Since ActiveMQ will assign Message Groups to consumers based on which consumers are available, it can be helpful to tell ActiveMQ to wait for all the consumers to come on line before ActiveMQ starts dispatching messages, and making Message Group assignments (even load balancing). To do this, you can set a couple of Destination Policy entries for that queue: consumersBeforeDispathStarts and timeBeforeDispathStarts. Both of these destination properties can into existence as of ActiveMQ 5.3.

  <destinationPolicy>
    <policyMap>
      <policyEntries>
        <policyEntry queue=">" consumersBeforeDispatchStarts="2" timeBeforeDispatchStarts="2000"/>
      </policyEntries>
    </policyMap>
  </destinationPolicy>

This policy tells ActiveMQ to wait either 2 seconds (2000ms) or until 2 consumers connect. You can set either option, both, or neither per destination, or use ActiveMQ destination wildcards like in the above example which will include all queue.

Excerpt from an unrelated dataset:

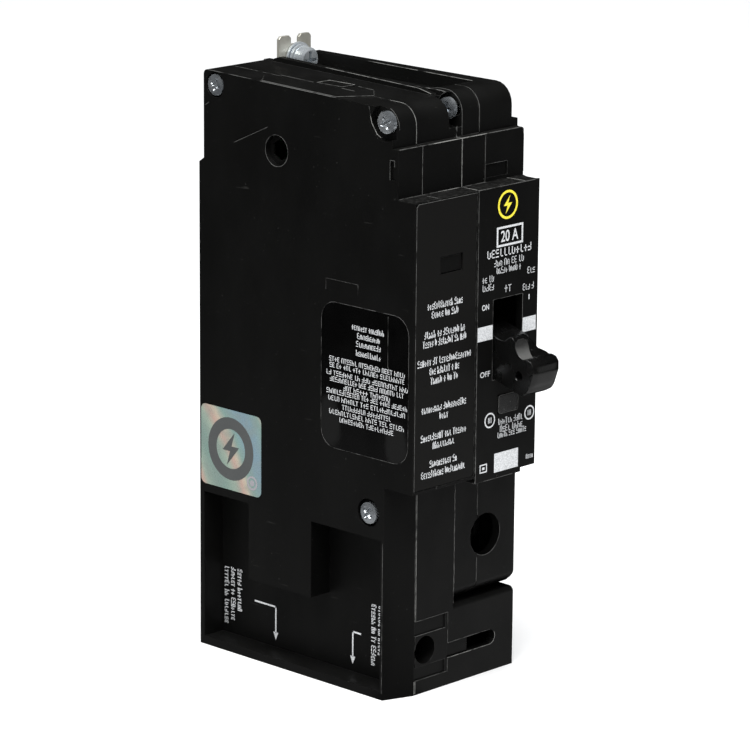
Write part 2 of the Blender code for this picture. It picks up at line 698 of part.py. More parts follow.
def make_contact_arm():
    """Drawn closed, then opened about its pivot towards the front."""
    y, z = ARM_PIVOT
    outline = [
        *arc((y, z), 5.0, 140, 310, 10),
        (67.3, 134.5),
        (67.3, 145.0),
        (63.8, 145.0),
        (63.8, 136.0),
    ]
    arm = prism("contact_arm", "X", outline, 10.7, 14.7, pivot=ARM_PIVOT, turn=ARM_OPEN_ANGLE)
    cut(arm, rod("arm_bore", "X", (MIDDLE_X, y, z), 1.8, 10, sides=16))
    finish(arm, "copper")
    pin = rod("arm_pin", "X", (MIDDLE_X, y, z), 1.5, 20.2, sides=16)
    finish(pin, "steel", smooth=True)
    turn = math.radians(ARM_OPEN_ANGLE)
    across, along = 68.75 - y, CONTACT_Z - z
    pad_y = y + across * math.cos(turn) - along * math.sin(turn)
    pad_z = z + across * math.sin(turn) + along * math.cos(turn)
    pad = rod("moving_contact", "Y", (MIDDLE_X, pad_y, pad_z), 2.9, 1.8, sides=20)
    pad.rotation_euler = (Matrix.Rotation(turn, 3, "X") @ AXES["Y"]).to_euler()
    finish(pad, "silver_alloy", smooth=True)
    fixed = rod("fixed_contact", "Y", (MIDDLE_X, 70.95, CONTACT_Z), 2.9, 1.5, sides=20)
    finish(fixed, "silver_alloy", smooth=True)


def make_arc_chute():
    plate_x, plate_z = (4.4, 21.0), (134.0, 158.4)
    notch_x, notch_top = (8.6, 16.8), 155.2
    for i, y in enumerate((47.0, 51.75, 56.5, 61.25, 66.0)):
        outline = [
            (plate_x[0], plate_z[0]),
            (notch_x[0], plate_z[0]),
            (notch_x[0], notch_top - 4),
            (notch_x[0] + 1.2, notch_top),
            (notch_x[1] - 1.2, notch_top),
            (notch_x[1], notch_top - 4),
            (notch_x[1], plate_z[0]),
            (plate_x[1], plate_z[0]),
            (plate_x[1], plate_z[1]),
            (plate_x[0], plate_z[1]),
        ]
        plate = prism(f"arc_plate_{i + 1}", "Y", outline, y - 0.6, y + 0.6)
        finish(plate, "steel")
    card = 0.8
    inner_x, inner_top = around(plate_x, GAP), plate_z[1] + GAP
    outer_x, outer_top = around(inner_x, card), inner_top + card
    outline = [
        (outer_x[0], plate_z[0]),
        (inner_x[0], plate_z[0]),
        (inner_x[0], inner_top),
        (inner_x[1], inner_top),
        (inner_x[1], plate_z[0]),
        (outer_x[1], plate_z[0]),
        (outer_x[1], outer_top),
        (outer_x[0], outer_top),
    ]
    finish(prism("arc_chute_frame", "Y", outline, 45.5, 67.5), "fibre")


def make_trip_unit():
    strap = box("load_strap", (9.0, 16.4), (26.6, 47.5), (44.0, 45.6))
    finish(strap, "copper")
    bimetal = box("bimetal", (10.7, 14.7), (44.0, 45.2), (45.9, 88.0))
    finish(bimetal, "steel")
    yoke = box("magnet_yoke", (8.2, 17.2), (42.0, 50.0), (58.0, 76.0))
    cut(yoke, box("yoke_gap", (10.2, 15.2), (40.0, 47.6), (57.0, 77.0)))
    finish(yoke, "steel")
    armature = box("armature", (8.4, 17.0), (36.2, 37.6), (58.0, 83.6))
    finish(armature, "steel")
    y, z = TRIP_PIVOT
    bar = rod("trip_bar", "X", (MIDDLE_X, y, z), 2.4, 19.4, sides=16)
    arm = [(31.0, 91.0), (31.8, 91.0), (34.6, 91.9), (y, 91.9), (y, 93.2), (31.0, 93.2)]
    join(
        bar,
        box("trip_finger", (10.6, 14.8), (37.0, 39.0), (84.6, z)),
        prism("trip_arm", "X", arm, 3.2, 6.2),
    )
    finish(bar, "lens_plastic")


def make_cradle():
    y, z = CRADLE_PIVOT
    outline = [
        (39.5, 95.4),
        (42.5, 95.4),
        (46.0, 99.0),
        (y, z - 3.5),
        *arc(CRADLE_PIVOT, 3.5, -75, 90, 5),
        (44.0, z + 0.5),
        (39.5, 98.0),
    ]
    lever = prism("cradle", "X", outline, 16.2, 17.8, pivot=CRADLE_PIVOT)
    cut(lever, rod("cradle_bore", "X", (17, y, z), 1.5, 8, sides=12))
    finish(lever, "steel")
    pin = rod("cradle_pin", "X", (17.5, y, z), 1.2, 10.6, sides=12)
    finish(pin, "steel", smooth=True)


def make_braid():
    route = [(46.6, 86.0), (48.5, 90.0), (51.0, 94.0), (50.6, 97.5), (48.0, 99.6), (45.6, 101.6)]
    braid = wire("flexible_braid", [(MIDDLE_X, *point) for point in route], 1.1, 2)
    finish(place("flexible_braid", braid, (0, 0, 0)), "copper", smooth=True)


def make_load_lug():
    lug = box("load_lug", (5.2, 20.2), (9.0, 26.2), (31.5, 51.0))
    cut(
        lug,
        rod("lug_wire_bore", "Z", (MIDDLE_X, WIRE_Y + 1.4, 40), 5.4, 30),
        rod("lug_thread", "Y", (LUG_X, 9, LUG_Z), 4.6, 12, sides=20),
    )
    finish(lug, "aluminium")
    screw = rod("load_lug_screw", "Y", (LUG_X, 9.6, LUG_Z), 4.3, 6.8, sides=20)
    cut(screw, rod("lug_hex", "Y", (LUG_X, 6, LUG_Z), 2.2, 6, sides=6))
    finish(screw, "steel", smooth=True)


# ---------------------------------------------------------------- ground-fault module
def make_neutral_terminals():
    """Each terminal's screw comes in from the side that an installer reaches: the front or the back."""
    reach = 10.6
    for name, y, side in (("load_neutral", LOAD_NEUTRAL_Y, -1), ("panel_neutral", PANEL_NEUTRAL_Y, 1)):
        screw_y = y + side * reach
        lug = box(f"{name}_lug", (-15.3, -6.9), (y - 8.0, y + 8.0), (5.4, 19.6))
        cut(
            lug,
            rod(f"{name}_bore", "Z", (NEUTRAL_X, y, 12), NEUTRAL_WIRE_RADIUS, 20, sides=20),
            rod(f"{name}_thread", "Y", (NEUTRAL_X, y + side * 7, NEUTRAL_Z), 3.0, 10, sides=16),
        )
        finish(lug, "aluminium")
        screw = rod(f"{name}_screw", "Y", (NEUTRAL_X, screw_y, NEUTRAL_Z), 2.7, 7.0, sides=16)
        slot_x, slot_z = around((NEUTRAL_X, NEUTRAL_X), 3), around((NEUTRAL_Z, NEUTRAL_Z), 0.5)
        slot_y = sorted((screw_y + side * 2.3, screw_y + side * 6))
        cut(screw, box(f"{name}_slot", slot_x, slot_y, slot_z))
        finish(screw, "steel", smooth=True)
    finish(box("neutral_busbar", (-6.6, -5.0), (14.0, 60.0), (8.0, 17.0)), "copper")


def make_sensor():
    inner, outer, half, edge = 6.7, 10.1, 5.0, 0.9
    profile = [
        (outer - edge, half),
        (outer, half - edge),
        (outer, edge - half),
        (outer - edge, -half),
        (inner + edge, -half),
        (inner, edge - half),
        (inner, half - edge),
        (inner + edge, half),
    ]
    ring = turned("current_transformer", "Z", (MIDDLE_X, WIRE_Y, 11.5), profile, 28)
    finish(ring, "winding", smooth=True)


def make_electronics():
    board_x, front = (-4.6, -3.0), -4.9
    finish(box("circuit_board", board_x, (12.0, 66.0), (100.0, 156.0)), "board")
    finish(box("controller_chip", (front - 2.2, front), (52.0, 62.0), (108.0, 118.0)), "component")
    capacitor = rod("filter_capacitor", "X", (front - 6, 58.0, 135.0), 5.0, 12)
    finish(capacitor, "component", smooth=True)
    varistor = rod("surge_varistor", "X", (front - 2, 42.0, 142.0), 6.0, 4)
    finish(varistor, "board", smooth=True)
    resistor = rod("test_resistor", "Z", (front - 2.2, 24.0, 138.0), 1.8, 12)
    finish(resistor, "fibre", smooth=True)


def make_solenoid():
    x, y = PLUNGER
    bore = 3.0
    section = [(6.8, 9.8), (6.8, -9.8), (bore, -9.8), (bore, 9.8)]
    coil_body = turned("solenoid_coil", "Z", (x, y, 114.0), section)
    finish(coil_body, "winding", smooth=True)
    frame = box("solenoid_frame", (x - 5, x + 5), (y - 6, y + 9.2), (102.2, 125.8))
    cut(
        frame,
        box("solenoid_window", (x - 8, x + 8), (y - 8, y + 7.4), (103.8, 124.2)),
        rod("solenoid_way", "Z", (x, y, 110), bore, 40, sides=20),
    )
    finish(frame, "steel")
    top, foot = 127.5, 90.9
    profile = [(0, top), (2.6, top), (2.6, 92.5), (4.8, 92.5), (4.8, foot), (0, foot)]
    plunger = turned("solenoid_plunger", "Z", (x, y, 0), profile, 20)
    finish(plunger, "steel", smooth=True)
    finish(box("trip_link", (x - 3, 5.9), (31.0, 35.0), (88.4, 90.5)), "lens_plastic")


def make_test_switch():
    x, z = TEST_BUTTON_X, TEST_BUTTON_Z
    button = box("test_button", x, (-7.1, -3.4), z)
    join(
        button,
        box("button_flange", (x[0] + 0.2, x[1] + 1.0), (-4.7, -3.4), (z[0] - 1.2, z[1] + 1.2)),
        box("button_stem", (-12.2, -9.0), (-3.6, -0.6), (124.2, 126.6)),
    )
    finish(button, "handle_plastic")
    finish(box("test_blade", (-13.4, -7.8), (0.0, 0.8), (108.0, 128.0)), "copper")


make_module_cover()
make_module_case()
make_breaker_cover()
make_breaker_case()
make_neutral_insert()
make_labels()
for screw_name, (screw_at, _) in SIDE_SCREWS.items():
    make_side_screw(screw_name, screw_at, LEFT, 13.0)
make_side_screw("breaker_screw", BREAKER_SCREW, GAP / 2, 16.0)
make_rivets()
make_line_terminal()
make_line_screw()
make_handle()
make_springs()
make_contact_arm()
make_arc_chute()
make_trip_unit()
make_cradle()
make_braid()
make_load_lug()
make_neutral_terminals()
make_sensor()
make_electronics()
make_solenoid()
make_test_switch()
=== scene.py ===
"""Looks of the one-pole circuit breaker with a ground-fault module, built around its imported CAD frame.

Sizes are millimetres in the device frame, as in the CAD source: X runs across the device from the seam
between the module (-X) and the breaker (+X), Y runs from the lower front face to the back, and Z runs up.
The function "at" turns such a point into the row frame.
"""

import json
import math
import random

import bmesh
import bpy
from mathutils import Matrix, Vector


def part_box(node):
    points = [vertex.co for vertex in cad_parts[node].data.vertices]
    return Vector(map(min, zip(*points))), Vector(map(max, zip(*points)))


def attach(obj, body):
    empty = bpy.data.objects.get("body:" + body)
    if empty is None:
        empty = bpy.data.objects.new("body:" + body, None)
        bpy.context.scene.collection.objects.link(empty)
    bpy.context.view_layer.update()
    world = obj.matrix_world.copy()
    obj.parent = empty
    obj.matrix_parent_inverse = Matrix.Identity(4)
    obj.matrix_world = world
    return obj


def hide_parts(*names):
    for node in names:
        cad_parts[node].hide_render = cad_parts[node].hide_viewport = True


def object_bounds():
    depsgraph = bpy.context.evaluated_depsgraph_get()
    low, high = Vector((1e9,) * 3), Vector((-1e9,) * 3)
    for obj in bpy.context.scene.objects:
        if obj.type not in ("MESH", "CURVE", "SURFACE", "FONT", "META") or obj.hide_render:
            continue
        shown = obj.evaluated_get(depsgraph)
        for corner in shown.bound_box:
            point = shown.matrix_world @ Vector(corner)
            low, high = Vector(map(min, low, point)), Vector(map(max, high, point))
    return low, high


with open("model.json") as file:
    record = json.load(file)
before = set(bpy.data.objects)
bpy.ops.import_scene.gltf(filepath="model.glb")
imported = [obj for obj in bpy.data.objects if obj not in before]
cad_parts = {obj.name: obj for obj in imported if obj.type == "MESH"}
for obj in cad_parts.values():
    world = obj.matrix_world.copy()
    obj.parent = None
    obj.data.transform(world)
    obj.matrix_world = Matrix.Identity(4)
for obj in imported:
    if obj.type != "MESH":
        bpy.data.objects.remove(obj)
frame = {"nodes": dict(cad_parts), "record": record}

CAD_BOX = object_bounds()
MM = 0.001
HOUSING = "housing"

# Device dimensions that the frame doesn't say
DEPTH = 77.2
ORIGIN_Y = CAD_BOX[1].y / MM - DEPTH
LEFT, RIGHT = CAD_BOX[0].x / MM, CAD_BOX[1].x / MM
COVER_SEAM, CENTRE_SEAM, CASE_SEAM = -15.85, 0.0, 9.55
ESCUTCHEON_Y, SHOULDER_Y, CROWN_Y, CROWN_RADIUS = -7.5, -1.0, 1.4, 6.0
ESCUTCHEON_LOW, ESCUTCHEON_HIGH, SHOULDER_HIGH = 62.1, 144.3, 158.0
BREAKER_LIP, FOOT_TOP = 60.4, 23.4
MODULE_TOP, MODULE_REAR_TOP, BREAKER_TOP = 168.9, 170.8, 170.3
PAD_HEIGHT = 0.3  # of the pad on the module's top
TOP_PLATE_X, TOP_PLATE_Y, TOP_PLATE_HIGH = (-15.3, -10.2), (30.4, 40.2), 170.1
RAIL_LEFT, RAIL_FRONT, RAIL_REAR = -2.0, (14.0, 170.3), (68.7, 172.1)  # X, and (Y, Z) of its top's ends
WELL_RIGHT_FRONT, WELL_RIGHT_REAR = (11.0, 17.4), (DEPTH + 1, 20.6)  # (Y, X) of the well's right wall
NOTCH_RIGHT = 2.45  # right wall of the notch around the breaker's screw
RECESS_FLOOR = -17.9
HANDLE_PIVOT, HANDLE_OFF_ANGLE = (7.3, 100.9), 17.5
HEAD_RADIUS, HEAD_HEIGHT, SHANK_RADIUS = 3.1, 1.7, 1.4  # screws
CROSS_REACH, CROSS_HALF_WIDTH = 1.9, 0.5
INK = 0.03  # how far printing stands off its face

# Inner parts that are glimpsed through the openings, painted dark there as the shade inside the case
SHADED_INNER_PARTS = (
    "load_lug_screw", "load_neutral_screw", "panel_neutral_screw", "neutral_busbar",
    "current_transformer", "load_neutral_lug",
)


def at(x, y, z):
    """A device-frame point as a row-frame vector in metres."""
    return Vector((x, y + ORIGIN_Y, z)) * MM


# ---------------- camera
def make_camera():
    """The fitted view: azimuth, elevation and roll about a point inside the case."""
    azimuth, elevation, roll = math.radians(-46.16), math.radians(14.33), math.radians(0.48)
    target, distance, aside, above = at(0, 33, 65), 1130.4 * MM, 1.07 * MM, 18.98 * MM
    back = Vector((
        math.sin(azimuth) * math.cos(elevation),
        -math.cos(azimuth) * math.cos(elevation),
        math.sin(elevation),
    ))
    right = Vector((math.cos(azimuth), math.sin(azimuth), 0))
    up = back.cross(right)
    place = target + back * distance + right * aside + up * above
    level = Matrix((right, up, back)).transposed()
    camera = link(bpy.data.objects.new("camera", bpy.data.cameras.new("camera")))
    camera.matrix_world = Matrix.Translation(place) @ (level @ Matrix.Rotation(roll, 3, "Z")).to_4x4()
    camera.data.sensor_width = 36.0
    camera.data.lens = 189.3
    camera.data.clip_start, camera.data.clip_end = 0.05, 60
    bpy.context.scene.camera = camera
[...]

The other thing to be aware of is managing a large number of Message Groups. By default, ActiveMQ uses a Hash map of Message Groups (MessageGroupHashBucketFactory) that is limited to less than 1024 unique Message Group names. If you plan on using more than 1024 Message Group IDs (JMSXGroupID), than you need to configure ActiveMQ to use a different implementation to manage the larger number of Message Group IDs.

<destinationPolicy>
    <policyMap>
      <policyEntries>
        <policyEntry queue=">">
          <messageGroupMapFactory>
            <simpleMessageGroupMapFactory/>
          </messageGroupMapFactory>
        </policyEntry>
      </policyEntries>
    </policyMap>
  </destinationPolicy>

Setting the above Destination Policy will allow ActiveMQ to manage a larger set of group ids at the expense of a little more memory consumption. If you do not make this configuration (i.e. use the default), then with a large number of ids (more than 1024), you will start to get hash map conflicts which can result in ActiveMQ reassigning groups to new consumers unexpectedly, which is not why you were using Message Groups in the first place.

So that's what I've got on ActiveMQ Message Groups. I hope you find them as useful as I have.